GOAL OF THE EXERCISE:
Reproduce each line of the listing exactly.

RAW DATA:
--- START ---

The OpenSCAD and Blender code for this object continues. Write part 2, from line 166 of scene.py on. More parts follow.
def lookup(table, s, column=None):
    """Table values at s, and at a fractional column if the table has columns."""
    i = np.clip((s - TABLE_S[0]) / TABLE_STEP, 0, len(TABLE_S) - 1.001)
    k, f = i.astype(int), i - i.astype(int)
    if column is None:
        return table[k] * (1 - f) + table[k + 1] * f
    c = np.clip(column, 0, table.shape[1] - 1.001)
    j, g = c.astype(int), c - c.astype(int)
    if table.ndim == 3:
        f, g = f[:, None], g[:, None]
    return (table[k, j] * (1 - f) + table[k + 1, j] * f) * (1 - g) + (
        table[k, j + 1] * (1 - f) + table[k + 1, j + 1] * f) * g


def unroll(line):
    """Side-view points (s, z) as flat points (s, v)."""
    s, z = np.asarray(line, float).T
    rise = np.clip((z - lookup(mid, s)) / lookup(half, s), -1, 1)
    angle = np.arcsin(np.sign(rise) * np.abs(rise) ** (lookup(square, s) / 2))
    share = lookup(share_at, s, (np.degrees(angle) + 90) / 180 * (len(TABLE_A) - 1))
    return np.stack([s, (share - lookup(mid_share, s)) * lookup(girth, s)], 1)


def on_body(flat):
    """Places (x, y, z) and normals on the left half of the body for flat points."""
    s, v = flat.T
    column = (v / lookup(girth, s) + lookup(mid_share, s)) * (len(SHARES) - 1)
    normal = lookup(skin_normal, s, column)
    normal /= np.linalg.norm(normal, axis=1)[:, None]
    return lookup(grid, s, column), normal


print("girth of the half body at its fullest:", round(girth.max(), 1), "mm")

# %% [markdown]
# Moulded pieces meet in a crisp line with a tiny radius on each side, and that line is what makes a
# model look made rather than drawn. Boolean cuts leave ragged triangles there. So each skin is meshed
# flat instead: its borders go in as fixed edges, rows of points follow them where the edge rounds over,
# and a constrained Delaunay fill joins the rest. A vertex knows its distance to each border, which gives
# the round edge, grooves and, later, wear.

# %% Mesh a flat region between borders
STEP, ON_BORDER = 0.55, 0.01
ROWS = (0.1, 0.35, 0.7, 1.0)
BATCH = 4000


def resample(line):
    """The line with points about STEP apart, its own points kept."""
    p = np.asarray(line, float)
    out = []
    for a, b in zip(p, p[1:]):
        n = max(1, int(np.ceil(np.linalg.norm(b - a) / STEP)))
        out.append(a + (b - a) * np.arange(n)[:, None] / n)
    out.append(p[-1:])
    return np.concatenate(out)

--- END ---

EXERCISE SOLUTION:
The OpenSCAD and Blender code for this object continues. Write part 2, from line 166 of scene.py on. More parts follow.
def lookup(table, s, column=None):
    """Table values at s, and at a fractional column if the table has columns."""
    i = np.clip((s - TABLE_S[0]) / TABLE_STEP, 0, len(TABLE_S) - 1.001)
    k, f = i.astype(int), i - i.astype(int)
    if column is None:
        return table[k] * (1 - f) + table[k + 1] * f
    c = np.clip(column, 0, table.shape[1] - 1.001)
    j, g = c.astype(int), c - c.astype(int)
    if table.ndim == 3:
        f, g = f[:, None], g[:, None]
    return (table[k, j] * (1 - f) + table[k + 1, j] * f) * (1 - g) + (
        table[k, j + 1] * (1 - f) + table[k + 1, j + 1] * f) * g


def unroll(line):
    """Side-view points (s, z) as flat points (s, v)."""
    s, z = np.asarray(line, float).T
    rise = np.clip((z - lookup(mid, s)) / lookup(half, s), -1, 1)
    angle = np.arcsin(np.sign(rise) * np.abs(rise) ** (lookup(square, s) / 2))
    share = lookup(share_at, s, (np.degrees(angle) + 90) / 180 * (len(TABLE_A) - 1))
    return np.stack([s, (share - lookup(mid_share, s)) * lookup(girth, s)], 1)


def on_body(flat):
    """Places (x, y, z) and normals on the left half of the body for flat points."""
    s, v = flat.T
    column = (v / lookup(girth, s) + lookup(mid_share, s)) * (len(SHARES) - 1)
    normal = lookup(skin_normal, s, column)
    normal /= np.linalg.norm(normal, axis=1)[:, None]
    return lookup(grid, s, column), normal


print("girth of the half body at its fullest:", round(girth.max(), 1), "mm")

# %% [markdown]
# Moulded pieces meet in a crisp line with a tiny radius on each side, and that line is what makes a
# model look made rather than drawn. Boolean cuts leave ragged triangles there. So each skin is meshed
# flat instead: its borders go in as fixed edges, rows of points follow them where the edge rounds over,
# and a constrained Delaunay fill joins the rest. A vertex knows its distance to each border, which gives
# the round edge, grooves and, later, wear.

# %% Mesh a flat region between borders
STEP, ON_BORDER = 0.55, 0.01
ROWS = (0.1, 0.35, 0.7, 1.0)
BATCH = 4000


def resample(line):
    """The line with points about STEP apart, its own points kept."""
    p = np.asarray(line, float)
    out = []
    for a, b in zip(p, p[1:]):
        n = max(1, int(np.ceil(np.linalg.norm(b - a) / STEP)))
        out.append(a + (b - a) * np.arange(n)[:, None] / n)
    out.append(p[-1:])
    return np.concatenate(out)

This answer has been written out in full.